### Task statement:
Output every line below exactly.

### Dataset content:
——

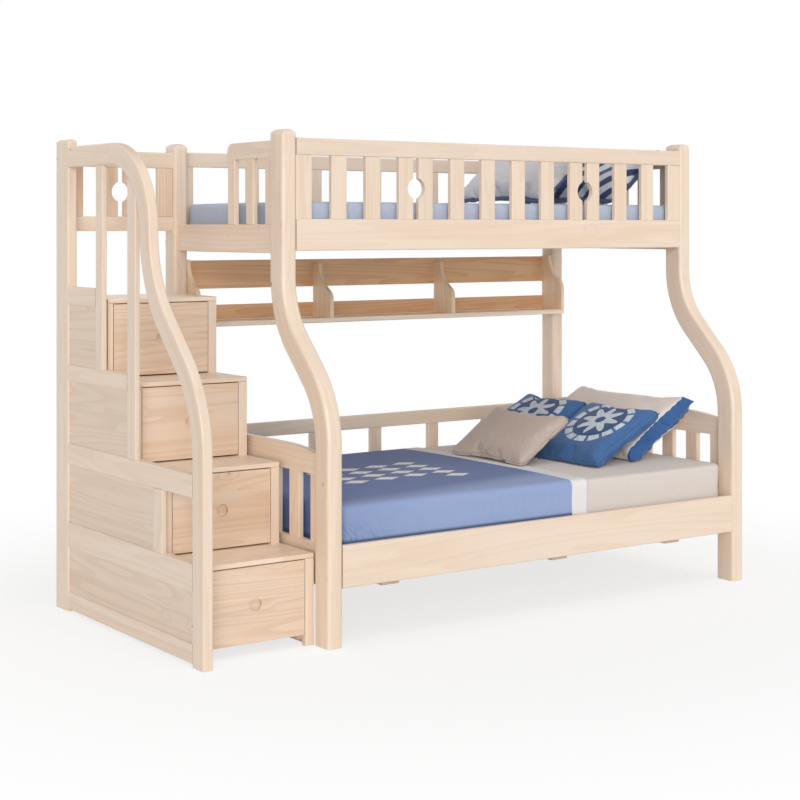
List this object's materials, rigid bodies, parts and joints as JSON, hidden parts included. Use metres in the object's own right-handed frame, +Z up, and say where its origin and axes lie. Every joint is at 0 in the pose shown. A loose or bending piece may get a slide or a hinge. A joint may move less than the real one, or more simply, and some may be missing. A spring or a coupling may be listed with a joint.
{
  "type": "bunk bed",
  "caption": "Wide-over-narrow pine bunk bed with S-curved front posts, a bookcase under the upper berth and a staircase of drawers; bedding included.",
  "frame": {"origin": "on the floor, under the middle of the whole bed", "axes": "+X along the bed from the stairs to the head end, +Y from the open front to the wall side, +Z up"},
  "size_m": [2.641, 1.291, 1.896],
  "materials": {
    "pine_posts": "clear satin lacquer on finger-jointed pine",
    "pine_rails": "clear satin lacquer on pine boards",
    "pine_slats": "clear satin lacquer on pine slats",
    "pine_panels": "clear satin lacquer on pine panels",
    "pine_inner": "planed pine without lacquer",
    "zinc_steel": "zinc plated",
    "sheet_fabric": "woven cotton sheet over foam",
    "upper_sheet": "woven cotton sheet over foam",
    "spread_fabric": "printed cotton twill",
    "beige_fabric": "woven cotton with a blue flange",
    "blue_fabric": "printed cotton with a piped edge",
    "taupe_fabric": "slub cotton with a piped edge",
    "grey_fabric": "woven cotton",
    "striped_fabric": "cotton with printed diagonal stripes"
  },
  "bodies": {
    "bed_frame": {"post_front_left": "pine_posts", "post_front_right": "pine_posts", "post_back_left": "pine_posts", "post_back_right": "pine_posts", "lower_front_rail": "pine_rails", "lower_back_rail": "pine_rails", "lower_end_rails": "pine_rails", "lower_end_arches": "pine_rails", "lower_end_slats": "pine_slats", "lower_back_top_rail": "pine_rails", "lower_back_uprights": "pine_slats", "upper_front_rail": "pine_rails", "upper_back_rail": "pine_rails", "upper_end_rails": "pine_rails", "upper_front_top_rail": "pine_rails", "upper_front_slats": "pine_slats", "upper_back_top_rail": "pine_rails", "upper_back_uprights": "pine_slats", "upper_end_top_rails": "pine_rails", "upper_end_slats": "pine_slats", "slat_ledgers": "pine_inner", "lower_bearers": "pine_inner", "lower_slats": "pine_inner", "upper_slats": "pine_inner", "shelf_board": "pine_panels", "shelf_uprights": "pine_slats", "shelf_back_boards": "pine_panels", "stair_back_post": "pine_posts", "newel_post": "pine_posts", "handrail": "pine_posts", "stair_side_rails": "pine_rails", "stair_side_panels": "pine_panels", "balusters": "pine_slats", "stair_treads": "pine_panels", "stair_stiles": "pine_rails", "cabinet_sides": "pine_panels", "stair_back_panel": "pine_inner", "drawer_runners": "pine_inner", "stair_guard_rails": "pine_rails", "stair_guard_slats": "pine_slats", "bed_bolts": "zinc_steel", "barrel_nuts": "zinc_steel", "mattress_lower": "sheet_fabric", "mattress_upper": "upper_sheet", "bedspread": "spread_fabric", "pillow_beige": "beige_fabric", "pillow_blue_front": "blue_fabric", "pillow_blue_back": "blue_fabric", "pillow_taupe": "taupe_fabric", "pillow_grey": "grey_fabric", "pillow_striped": "striped_fabric"},
    "drawer_1": {"drawer_front_1": "pine_panels", "drawer_box_1": "pine_inner"},
    "drawer_2": {"drawer_front_2": "pine_panels", "drawer_box_2": "pine_inner"},
    "drawer_3": {"drawer_front_3": "pine_panels", "drawer_box_3": "pine_inner"},
    "drawer_4": {"drawer_front_4": "pine_panels", "drawer_box_4": "pine_inner"}
  },
  "joints": [
    {"name": "drawer_1_slide", "type": "slide", "parent": "bed_frame", "child": "drawer_1", "axis": [0, -1, 0], "range_m": [0, 0.4]},
    {"name": "drawer_2_slide", "type": "slide", "parent": "bed_frame", "child": "drawer_2", "axis": [0, -1, 0], "range_m": [0, 0.4]},
    {"name": "drawer_3_slide", "type": "slide", "parent": "bed_frame", "child": "drawer_3", "axis": [0, -1, 0], "range_m": [0, 0.4]},
    {"name": "drawer_4_slide", "type": "slide", "parent": "bed_frame", "child": "drawer_4", "axis": [0, -1, 0], "range_m": [0, 0.26]}
  ]
}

——

### The output:
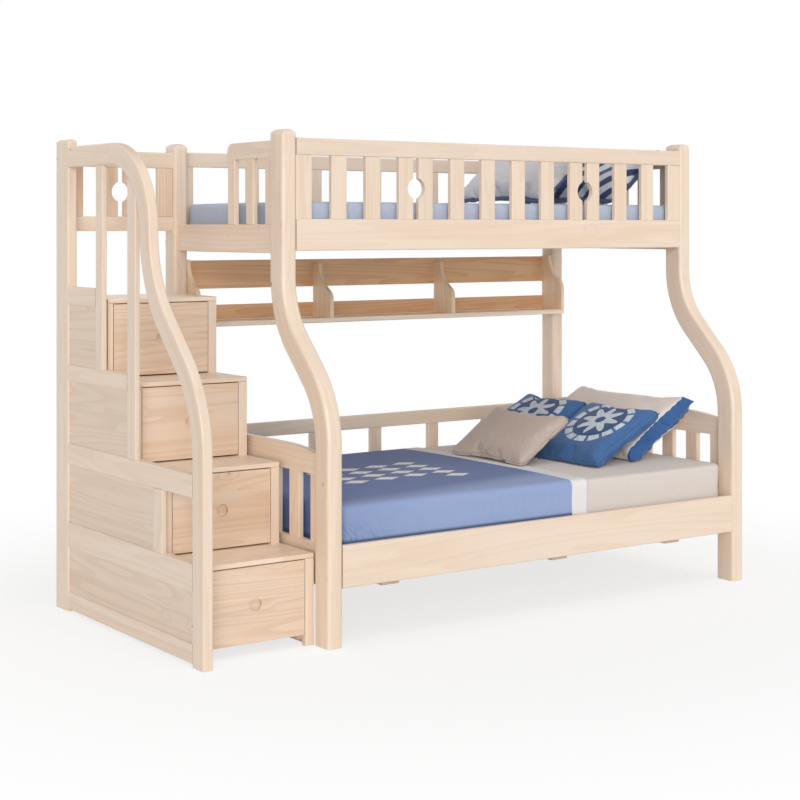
List this object's materials, rigid bodies, parts and joints as JSON, hidden parts included. Use metres in the object's own right-handed frame, +Z up, and say where its origin and axes lie. Every joint is at 0 in the pose shown. A loose or bending piece may get a slide or a hinge. A joint may move less than the real one, or more simply, and some may be missing. A spring or a coupling may be listed with a joint.
{
  "type": "bunk bed",
  "caption": "Wide-over-narrow pine bunk bed with S-curved front posts, a bookcase under the upper berth and a staircase of drawers; bedding included.",
  "frame": {"origin": "on the floor, under the middle of the whole bed", "axes": "+X along the bed from the stairs to the head end, +Y from the open front to the wall side, +Z up"},
  "size_m": [2.641, 1.291, 1.896],
  "materials": {
    "pine_posts": "clear satin lacquer on finger-jointed pine",
    "pine_rails": "clear satin lacquer on pine boards",
    "pine_slats": "clear satin lacquer on pine slats",
    "pine_panels": "clear satin lacquer on pine panels",
    "pine_inner": "planed pine without lacquer",
    "zinc_steel": "zinc plated",
    "sheet_fabric": "woven cotton sheet over foam",
    "upper_sheet": "woven cotton sheet over foam",
    "spread_fabric": "printed cotton twill",
    "beige_fabric": "woven cotton with a blue flange",
    "blue_fabric": "printed cotton with a piped edge",
    "taupe_fabric": "slub cotton with a piped edge",
    "grey_fabric": "woven cotton",
    "striped_fabric": "cotton with printed diagonal stripes"
  },
  "bodies": {
    "bed_frame": {"post_front_left": "pine_posts", "post_front_right": "pine_posts", "post_back_left": "pine_posts", "post_back_right": "pine_posts", "lower_front_rail": "pine_rails", "lower_back_rail": "pine_rails", "lower_end_rails": "pine_rails", "lower_end_arches": "pine_rails", "lower_end_slats": "pine_slats", "lower_back_top_rail": "pine_rails", "lower_back_uprights": "pine_slats", "upper_front_rail": "pine_rails", "upper_back_rail": "pine_rails", "upper_end_rails": "pine_rails", "upper_front_top_rail": "pine_rails", "upper_front_slats": "pine_slats", "upper_back_top_rail": "pine_rails", "upper_back_uprights": "pine_slats", "upper_end_top_rails": "pine_rails", "upper_end_slats": "pine_slats", "slat_ledgers": "pine_inner", "lower_bearers": "pine_inner", "lower_slats": "pine_inner", "upper_slats": "pine_inner", "shelf_board": "pine_panels", "shelf_uprights": "pine_slats", "shelf_back_boards": "pine_panels", "stair_back_post": "pine_posts", "newel_post": "pine_posts", "handrail": "pine_posts", "stair_side_rails": "pine_rails", "stair_side_panels": "pine_panels", "balusters": "pine_slats", "stair_treads": "pine_panels", "stair_stiles": "pine_rails", "cabinet_sides": "pine_panels", "stair_back_panel": "pine_inner", "drawer_runners": "pine_inner", "stair_guard_rails": "pine_rails", "stair_guard_slats": "pine_slats", "bed_bolts": "zinc_steel", "barrel_nuts": "zinc_steel", "mattress_lower": "sheet_fabric", "mattress_upper": "upper_sheet", "bedspread": "spread_fabric", "pillow_beige": "beige_fabric", "pillow_blue_front": "blue_fabric", "pillow_blue_back": "blue_fabric", "pillow_taupe": "taupe_fabric", "pillow_grey": "grey_fabric", "pillow_striped": "striped_fabric"},
    "drawer_1": {"drawer_front_1": "pine_panels", "drawer_box_1": "pine_inner"},
    "drawer_2": {"drawer_front_2": "pine_panels", "drawer_box_2": "pine_inner"},
    "drawer_3": {"drawer_front_3": "pine_panels", "drawer_box_3": "pine_inner"},
    "drawer_4": {"drawer_front_4": "pine_panels", "drawer_box_4": "pine_inner"}
  },
  "joints": [
    {"name": "drawer_1_slide", "type": "slide", "parent": "bed_frame", "child": "drawer_1", "axis": [0, -1, 0], "range_m": [0, 0.4]},
    {"name": "drawer_2_slide", "type": "slide", "parent": "bed_frame", "child": "drawer_2", "axis": [0, -1, 0], "range_m": [0, 0.4]},
    {"name": "drawer_3_slide", "type": "slide", "parent": "bed_frame", "child": "drawer_3", "axis": [0, -1, 0], "range_m": [0, 0.4]},
    {"name": "drawer_4_slide", "type": "slide", "parent": "bed_frame", "child": "drawer_4", "axis": [0, -1, 0], "range_m": [0, 0.26]}
  ]
}